**TASK STATEMENT:** Copy out all of the data exactly as it appears.

**RECORDED INFORMATION:**
--------------------
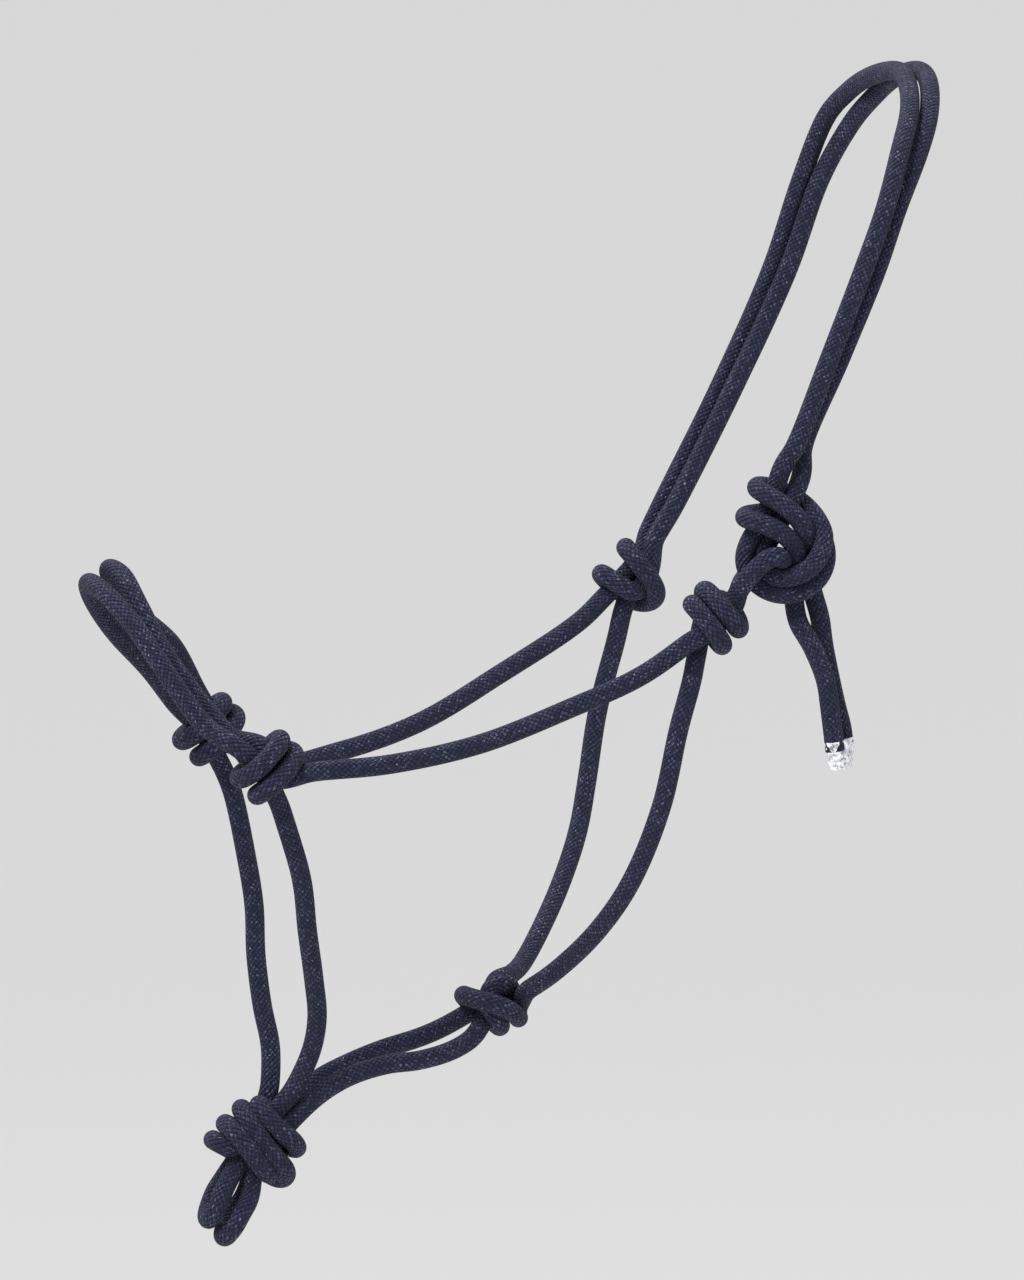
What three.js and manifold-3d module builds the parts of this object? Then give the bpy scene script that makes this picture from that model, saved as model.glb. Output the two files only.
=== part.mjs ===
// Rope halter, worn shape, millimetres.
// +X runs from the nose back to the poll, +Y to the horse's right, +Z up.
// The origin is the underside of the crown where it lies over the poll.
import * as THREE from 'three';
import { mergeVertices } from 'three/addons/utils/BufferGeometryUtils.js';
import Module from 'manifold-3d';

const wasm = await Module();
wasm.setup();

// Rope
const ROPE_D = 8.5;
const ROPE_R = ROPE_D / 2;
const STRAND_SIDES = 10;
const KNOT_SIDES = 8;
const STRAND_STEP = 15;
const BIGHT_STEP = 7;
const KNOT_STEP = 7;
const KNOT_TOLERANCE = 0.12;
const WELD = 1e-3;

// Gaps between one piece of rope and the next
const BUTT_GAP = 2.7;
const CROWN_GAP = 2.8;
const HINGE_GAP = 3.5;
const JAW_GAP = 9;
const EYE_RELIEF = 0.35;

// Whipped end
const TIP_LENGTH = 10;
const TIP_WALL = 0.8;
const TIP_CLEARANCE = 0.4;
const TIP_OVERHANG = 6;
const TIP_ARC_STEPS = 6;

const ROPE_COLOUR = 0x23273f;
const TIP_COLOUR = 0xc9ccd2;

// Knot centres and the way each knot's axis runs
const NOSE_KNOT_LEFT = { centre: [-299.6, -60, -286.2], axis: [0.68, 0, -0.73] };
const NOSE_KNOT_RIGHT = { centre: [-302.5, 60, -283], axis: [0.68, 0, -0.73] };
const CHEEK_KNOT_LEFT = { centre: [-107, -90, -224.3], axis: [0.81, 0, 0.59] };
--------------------
**FINAL RESULT:**
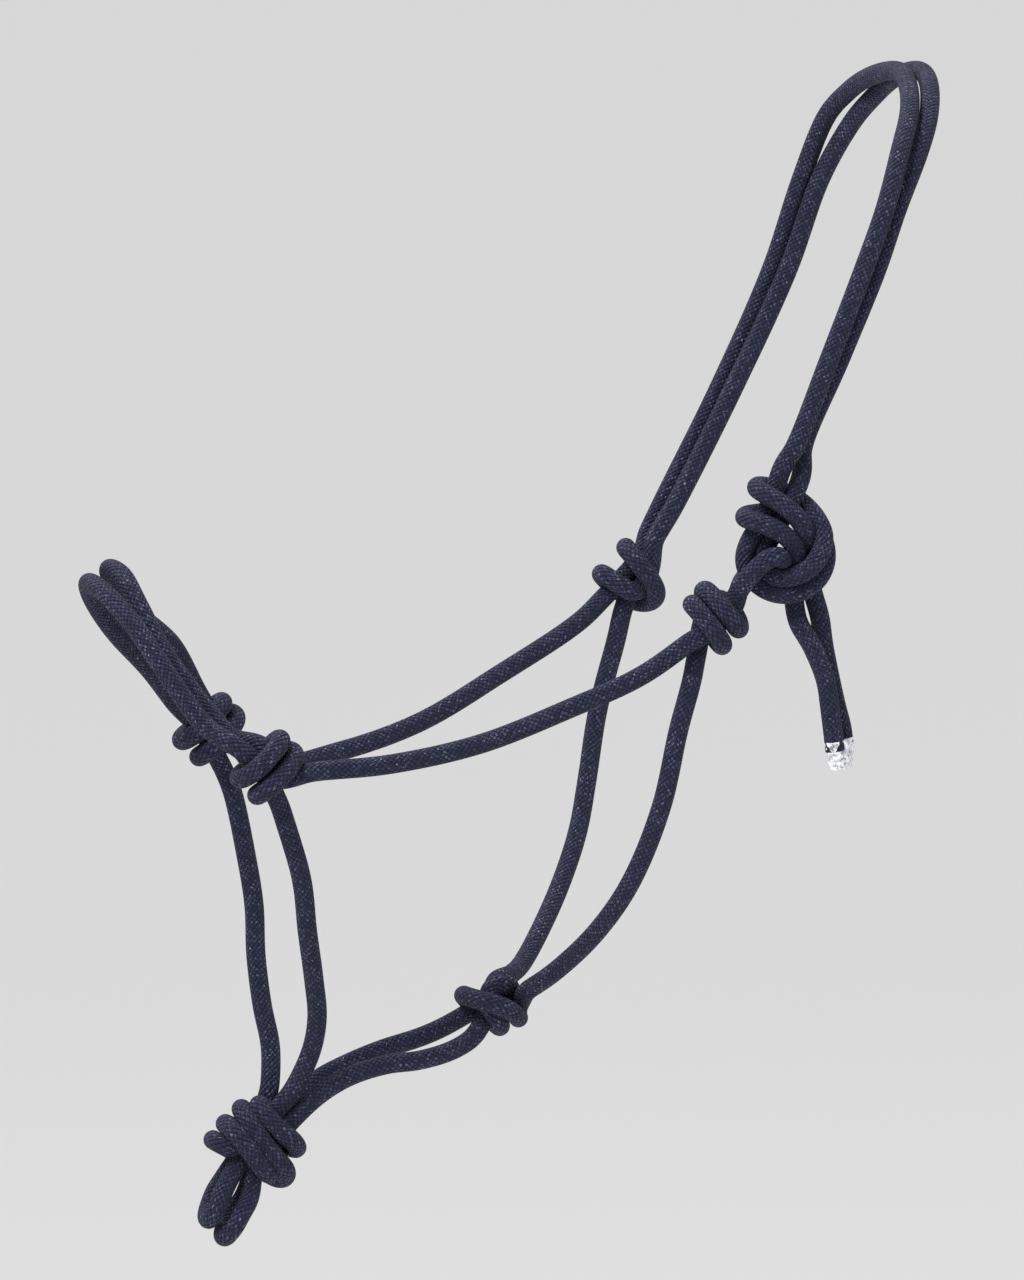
What three.js and manifold-3d module builds the parts of this object? Then give the bpy scene script that makes this picture from that model, saved as model.glb. Output the two files only.
=== part.mjs ===
// Rope halter, worn shape, millimetres.
// +X runs from the nose back to the poll, +Y to the horse's right, +Z up.
// The origin is the underside of the crown where it lies over the poll.
import * as THREE from 'three';
import { mergeVertices } from 'three/addons/utils/BufferGeometryUtils.js';
import Module from 'manifold-3d';

const wasm = await Module();
wasm.setup();

// Rope
const ROPE_D = 8.5;
const ROPE_R = ROPE_D / 2;
const STRAND_SIDES = 10;
const KNOT_SIDES = 8;
const STRAND_STEP = 15;
const BIGHT_STEP = 7;
const KNOT_STEP = 7;
const KNOT_TOLERANCE = 0.12;
const WELD = 1e-3;

// Gaps between one piece of rope and the next
const BUTT_GAP = 2.7;
const CROWN_GAP = 2.8;
const HINGE_GAP = 3.5;
const JAW_GAP = 9;
const EYE_RELIEF = 0.35;

// Whipped end
const TIP_LENGTH = 10;
const TIP_WALL = 0.8;
const TIP_CLEARANCE = 0.4;
const TIP_OVERHANG = 6;
const TIP_ARC_STEPS = 6;

const ROPE_COLOUR = 0x23273f;
const TIP_COLOUR = 0xc9ccd2;

// Knot centres and the way each knot's axis runs
const NOSE_KNOT_LEFT = { centre: [-299.6, -60, -286.2], axis: [0.68, 0, -0.73] };
const NOSE_KNOT_RIGHT = { centre: [-302.5, 60, -283], axis: [0.68, 0, -0.73] };
const CHEEK_KNOT_LEFT = { centre: [-107, -90, -224.3], axis: [0.81, 0, 0.59] };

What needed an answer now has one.